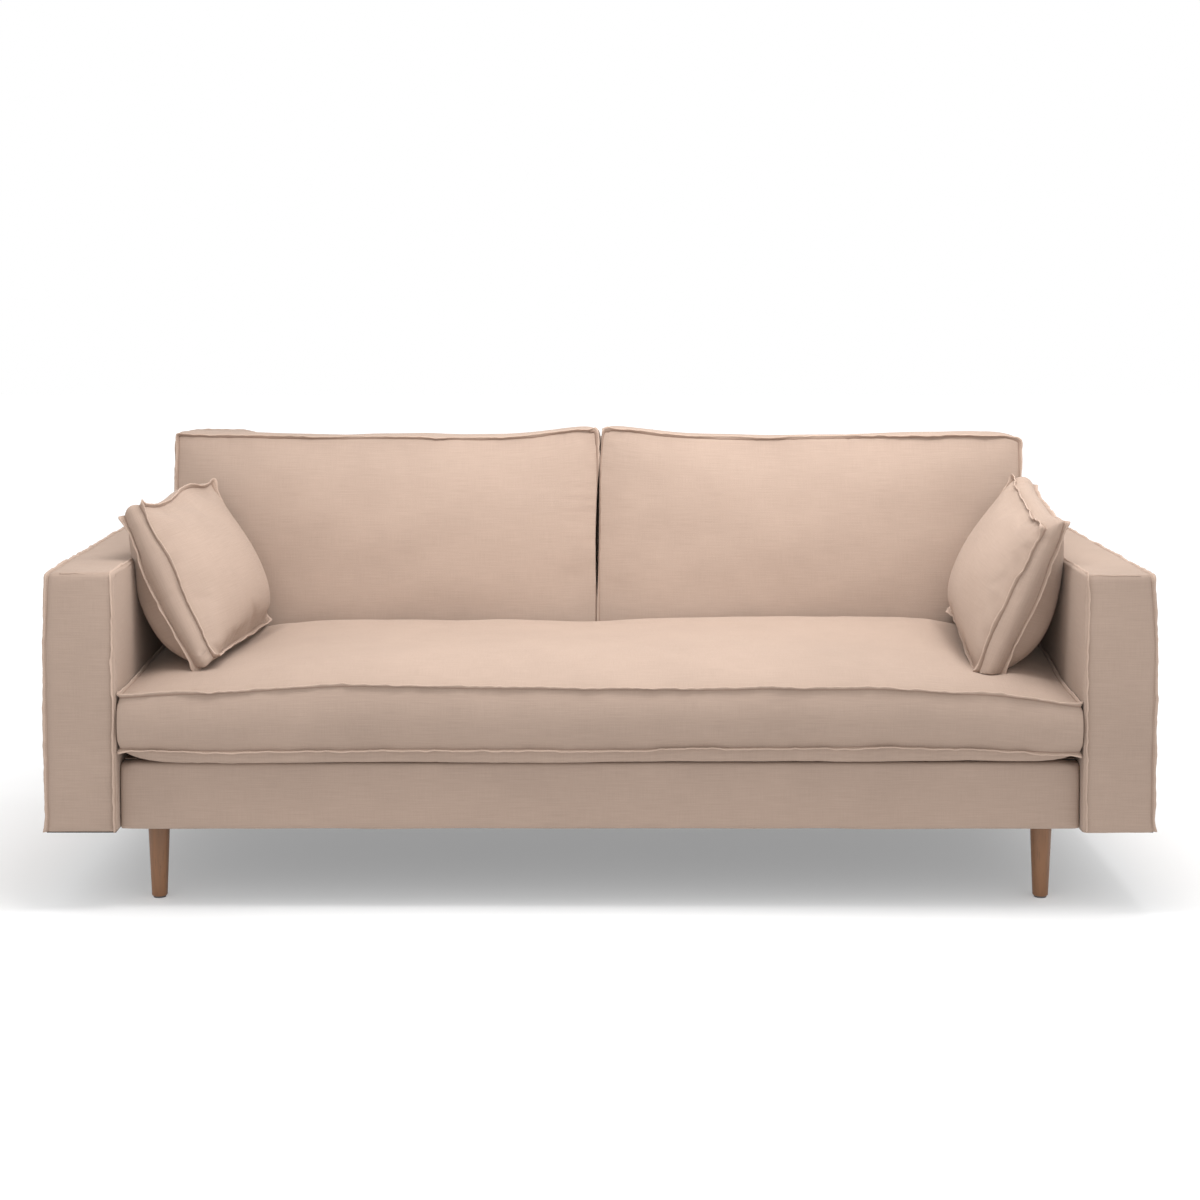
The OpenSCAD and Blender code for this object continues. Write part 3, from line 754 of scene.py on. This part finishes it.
def zip_piece(node, body, start, end, normal):
    """A closed zip: two rows of teeth on their tape, between two turned edges of the cover."""
    tape, coil, hem = range(3)
    start, end, normal = (np.array(v, float) for v in (start, end, normal))
    length = np.linalg.norm(end - start)
    along = (end - start) / length
    across = np.cross(along, normal)
    points, faces, kinds, uvs = [], [], [], []

    def block(s0, s1, c0, c1, h0, h1, kind, taper=0.0):
        """A block from s0 to s1 along the zip, c0 to c1 across it and h0 to h1 above it, narrower at its top."""
        first = len(points)
        for s, c, h in ((s0, c0, h0), (s1, c0, h0), (s1, c1, h0), (s0, c1, h0),
                        (s0 + taper, c0 + taper, h1), (s1 - taper, c0 + taper, h1),
                        (s1 - taper, c1 - taper, h1), (s0 + taper, c1 - taper, h1)):
            points.append(start + along * s + across * c + normal * h)
        for quad in ((0, 3, 2, 1), (4, 5, 6, 7), (0, 1, 5, 4), (1, 2, 6, 5), (2, 3, 7, 6), (3, 0, 4, 7)):
            faces.append(tuple(first + k for k in quad))
            kinds.append(kind)
            uvs.extend([(s0, 0.004), (s1, 0.004), (s1, 0.006), (s0, 0.006)])

    block(0, length, -0.0070, 0.0070, -0.0012, -0.0004, tape)
    pitch, tooth, stagger = 0.0017, 0.0014, 0.0005
    for i in range(int(length / pitch)):
        shift = stagger if i % 2 else -stagger
        block(i * pitch, i * pitch + tooth, shift - 0.0018, shift + 0.0018, -0.0006, 0.0005, coil, taper=0.0003)
    bands = max(1, int(length / 0.01))
    for c0, c1 in ((-0.0104, -0.0062), (0.0062, 0.0104)):
        for i in range(bands):
            block(i * length / bands, (i + 1) * length / bands, c0, c1, -0.0016, 0.0013, hem)
    ob = new_object(f"{node}_made", points, faces, MATERIALS["zip_tape"], uvs, smooth=False)
    ob.data.materials.append(MATERIALS["zip_coil"])
    ob.data.materials.append(MATERIALS["seam"])
    ob.data.polygons.foreach_set("material_index", kinds)
    place_piece(ob, body, "zip_tape", node)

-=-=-

Search the lines above for the string "from", then show every one that has it.

The OpenSCAD and Blender code for this object continues. Write part 3, from line 754 of scene.py on. This part finishes it.
        """A block from s0 to s1 along the zip, c0 to c1 across it and h0 to h1 above it, narrower at its top."""